Some additional troubleshooting tips:
- The system will go into an error mode if you lose power to the jacks while they are being extended or retracted.
- Each jack has two “nickel sized” magnets embedded in the shaft of each jack. These magnets are used to tell the system when each jack has been fully extended or retracted. Many times the jack will go into error mode because the shaft of the jack is so dirty, that the sensor that controls the up and down operation of the jack assembly (which you cannot get to ) is unable to determine the position of the jack. When this happens the jack will go into an error mode because of the excessive current draw on the jack motor. Resolution is to FIRST clean the shaft of the problem jack (using a degreaser) so that the sensor can read the position of the shaft via the magnet. (as long as you are under the coach, it would be a good idea to do all of the other jacks as well.) As the jack shaft is square, one needs to look on each side to find the magnet. Most if not all of the time you are unable to see the fully extended jack magnet as it is covered by the jack shaft housing. Unless the jack is fully retracted and will not go down, it is easy to see the fully retracted magnet when the jack is fully extended.
- Each jack has a brake assembly attached to each jack. Multiple wires go to two different connectors, one for extension, and one for retraction. Sometimes one or more of these connectors becomes corroded due to the position of the brake assembly and its exposure to the elements under the coach. Disconnect each connector and using a contact cleaner ensure each is making a good connection when reconnected.
- The brake assembly is mounted vertically on the jack shaft assembly. The connectors listed in #3 above are located on the top of the assembly. On the bottom of the brake assembly should be a rubber boot approximately 3 inches in diameter, which covers the entire bottom of the brake assembly. The brake release for the jack is located and released via an arm located on the bottom and covered by the rubber boot. The rubber boot is held in place by a metal ring that is wrapped around the entire rubber boot and is screwed tight to prevent any moisture from getting into the area covered by the rubber boot. If you have no rubber boot on the assembly, you have major problems.

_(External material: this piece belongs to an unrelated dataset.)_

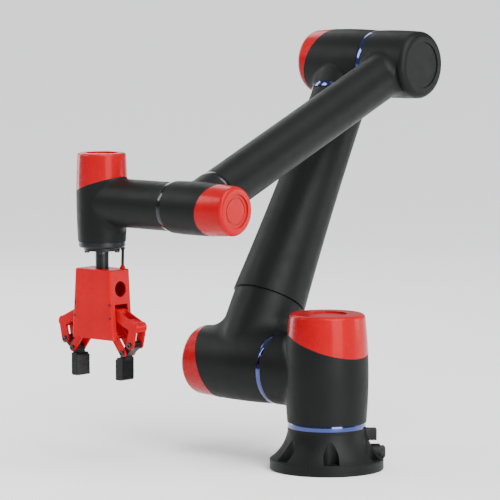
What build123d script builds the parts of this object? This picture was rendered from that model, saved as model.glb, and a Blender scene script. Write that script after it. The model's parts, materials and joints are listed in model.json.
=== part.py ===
from build123d import *
import os
from math import atan2, cos, degrees, pi, radians, sin, tan

# Seven-axis collaborative robot arm with a two-finger parallel gripper.
# Millimetres and degrees. +Z is up, +X is the reach direction, the shoulder, elbow and wrist
# turn about axes along Y, and the origin is the centre of the base flange's underside.
# Each motor housing is a tee: a barrel about its own joint axis, closed by a cap that is cut
# off by a slanting plane, and a branch that carries the next or the previous link.

os.makedirs("parts", exist_ok=True)

# ---- driving dimensions -------------------------------------------------------------------
SHOULDER_Z = 160.0          # height of the shoulder axis
UPPER_LENGTH = 574.0        # shoulder axis to elbow axis
UPPER_LEAN = 29.0           # upper arm's lean back from vertical
FOREARM_LENGTH = 564.0      # elbow axis to wrist axis
FOREARM_DROP = 22.5         # forearm's slope below horizontal
UPPER_Y = -177.0            # plane of the upper arm
FOREARM_Y = -72.0           # plane of the forearm
TOOL_Y = -283.0             # plane of the tool axis

WALL = 5.5                  # cast housing walls
CAP_WALL = 3.5              # moulded cap walls
CAP_TILT = 19.0             # slant of the seam under each cap
SEAM_GAP = 0.5              # gap between two faces that turn past each other
RUNNING = 0.05              # radial clearance of a bearing or a pin
BAND = 9.0                  # width of the polished ring at a joint
RING_WALL = 6.0
RING_CROWN = 0.4            # how far the ring bulges past its edges

FLANGE_R = 95.0             # foot of the base
RIM_H = 17.0
BOLT_CIRCLE_R = 81.0
BOLT_COUNT = 6
BOLT_FIRST = 45.0           # azimuth of the first bolt
BOLT_R = 4.5
POCKET_R = 13.0             # arched pocket over each bolt, open outwards
POCKET_FLOOR = 18.5
BASE_TOP = 70.0
BASE_R = 65.5
BASE_BORE = 52.0
CONNECTOR_AZ = 135.0        # azimuth of the two sockets at the back of the base
SOCKET_Z = 27.0             # height of the round power socket

SHOULDER_R = 69.0           # widest radius of each barrel, and of the branch below it
SHOULDER_BRANCH_R = 61.5
SHOULDER_BRANCH_END = 95.0
UPPER_R = 62.5
UPPER_BRANCH_R = 61.0
UPPER_BRANCH_END = 117.0
UPPER_TOP_R = 49.0
ELBOW_R = 58.5
ELBOW_BRANCH_R = 51.0
ELBOW_BRANCH_END = 61.0
FOREARM_R = 39.0
WRIST_R = 43.0
WRIST_BRANCH_R = 40.0
WRIST_BRANCH_END = 46.0
TOOL_R = 42.0
TOOL_BRANCH_R = 40.0

FLANGE_FACE_Z = -76.0       # below the wrist axis: face of the tool flange
TOOL_FLANGE_R = 38.5
TOOL_FLANGE_H = 10.0
TOOL_PCD_R = 25.0
TOOL_BOLT_R = 3.2
ADAPTER_H = 5.0
ADAPTER_R = 30.0
POST_R = 11.0
GRIPPER_TOP = -111.0        # below the wrist axis: top of the gripper's body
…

If the metal band is not tight and completely enclosing the rubber boot, you have major problems. If the rubber boot itself appears old/cracked/dried, you are on your way to major problems. The reason why moisture in the boot is so bad is because on the bottom of the brake assembly are two sets of contacts. The rubber boot protects them from moisture. If the boot is not present or allows water to enter the boot, the contacts will corrode and fail, thereby causing one or more jacks to fail. Fleetwood a number of years ago determined that even if the metal ring is tightened as much as possible, water can still get into the boot. To resolve the issue, Fleetwood put out a Service Bulletin a number of years ago to eliminate the problem. The solution described in the Service Bulletin was to cut a small hole into the bottom of each boot to eliminate the possibility of water collecting in the boot. You need to determine if a hole has been cut into the bottom of the boot, and if not, you need to make one. If water comes out, this is more than likely may be your issue and you will need to take every boot off to determine if the contacts are corroded.
None of the tips listed here are documented in either of the attached documents. Most of your issues with the jacks can be temporarily or possibly permanently resolved by referring to the documents attached. If you have repeated failures, refer to tips #2, #3, and especially #4.